SCENE I A remote part of Byzantium, at the entrance to the prisons. Alamiro has received news that Belisario’s death sentence has been commuted to one of perpetual exile, but, as the grieving army veterans hasten to inform him, he has not yet heard of how Eutropio, twisting to his own advantage a statement made by Giustiniano that he never wishes Belisario to set eyes on him again, has had the hero’s eyes put out. Irene appears. Aware of this terrible news, she has come to act as Belisario’s companion and guide in his exile. Alamiro solemnly curses Byzantium and takes his leave, clearly intending to join the hostile barbarian tribes of the Alani and the Bulgars who are threatening to descend upon the city. The gates of the prison open, and Eusebio, the warden, delivers the maimed Belisario, his eyes bandaged, into Irene’s keeping. Belisario is at first unaware of the identity of his guide, and asks her to go to his home and bring his daughter to him that he may take a last farewell of her. At this Irene is unable to maintain her silence any longer, and confesses that she is that very daughter. After a joyful though tearful reunion, they set out together, escorted by guards as far as the city limits.

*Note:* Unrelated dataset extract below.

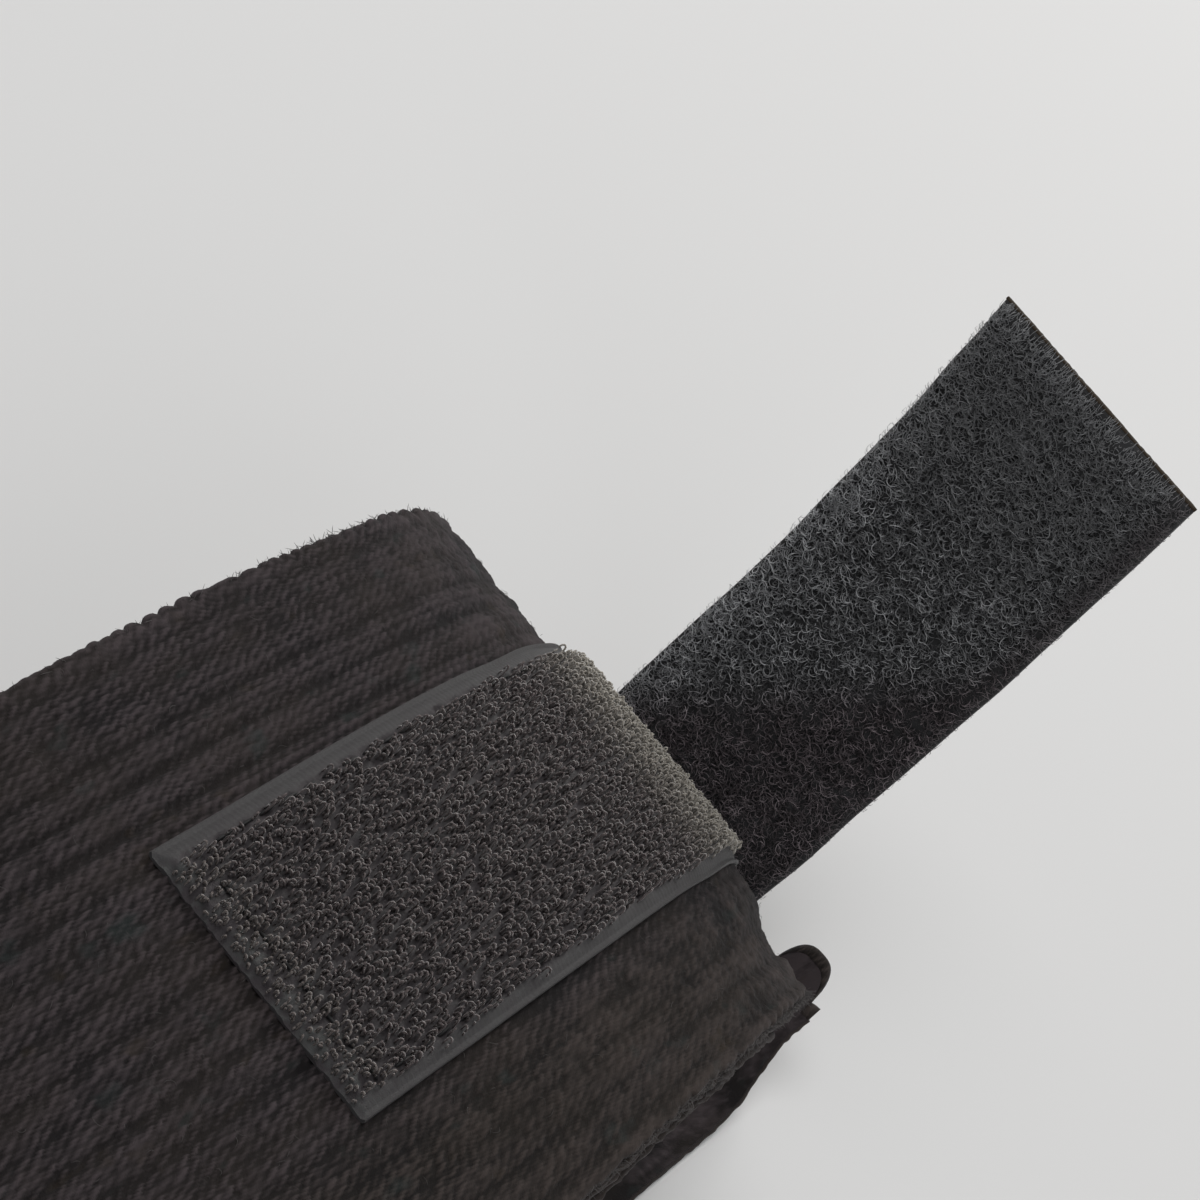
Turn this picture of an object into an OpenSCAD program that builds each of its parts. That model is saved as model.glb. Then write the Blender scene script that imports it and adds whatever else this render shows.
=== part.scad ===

SCENE I A desert landscape, with the high mountain chain of the Emo in the background. Irene and Belisario appear, both exhausted from their endless walking, but Belisario at least with his eye sockets no longer bandaged. As they take a short rest, a distant calling of trumpets is heard, and Irene, climbing a rock, perceives that a column of armed men is advancing upon them. She persuades Belisario to take shelter in a shallow cave. The army of the Alani and the Bulgars enters, under the command of Alamiro, Ottario and others. They expect imminently to join battle with the Greeks, and Alamiro encourages them by declaring that, as soon as they raise the cry of ‘Belisario’, all the latter’s veterans will desert to their side. At this Belisario steps forward, ordering them to halt. He rebukes Alamiro, declaring that he belies his claim to be a Greek. Alamiro’s response is not merely to repeat his story of being abandoned on the seashore as a child and of being brought up by the barbarian sailor who came across him, but, further, to produce a cross and a dagger which were found with him. From inscriptions engraved on these objects it becomes evident that Alamiro is, in fact, Alessi. A joyful reunion takes place between him and his father and sister. A momentary obstacle arises when the barbarians demand that he continue to act as their commander – he had sworn to lead them until Byzantium should be razed to the ground – but Ottario releases him from his oath and all depart, the barbarian army by one path, and Belisario, Alessi and Irene by another. To Ottario’s final remark that they will conquer Greece even without Belisario, Belisario replies that every Greek, fighting for his homeland, will become a Belisario.

SCENE II The tent of Giustiniano. The Emperor, just arrived in the field, declares his intention of joining battle the following morning. His preparations are, however, interrupted by the arrival of Antonina, distraught, dishevilled and conscience-stricken, unable to conceal any longer that she and Eutropio had had Belisario’s letters altered with forged additions and had so secured his condemnation. All she wishes now is to die, but not before she has sought out Belisario and pleaded for his forgiveness. Distant voices are heard, proclaiming victory, and Irene brings news both of the rediscovery of Alessi in Alamiro and of an all-but-miraculous putting to flight of the barbarian army, routed by none other than Belisario himself. All feelings of joy are rapidly dispelled, however, for the shouts of victory are followed by a doleful sound of trumpets and the announcement, by a centurion, that Belisario has been fatally wounded by a dart released by the fleeing barbarians. He is carried in dying, and entrusts his children to the care of Giustiniano. Antonina then approaches to ask his pardon, but before he can either grant her wish or deny her he falls back lifeless. In her despair, she imagines that he has continued to curse her even in this moment of death and now flies to accuse her before the throne of God. Beside herself, she tries to flee, but, finding herself before the corpse, she utters a cry and collapses to the ground.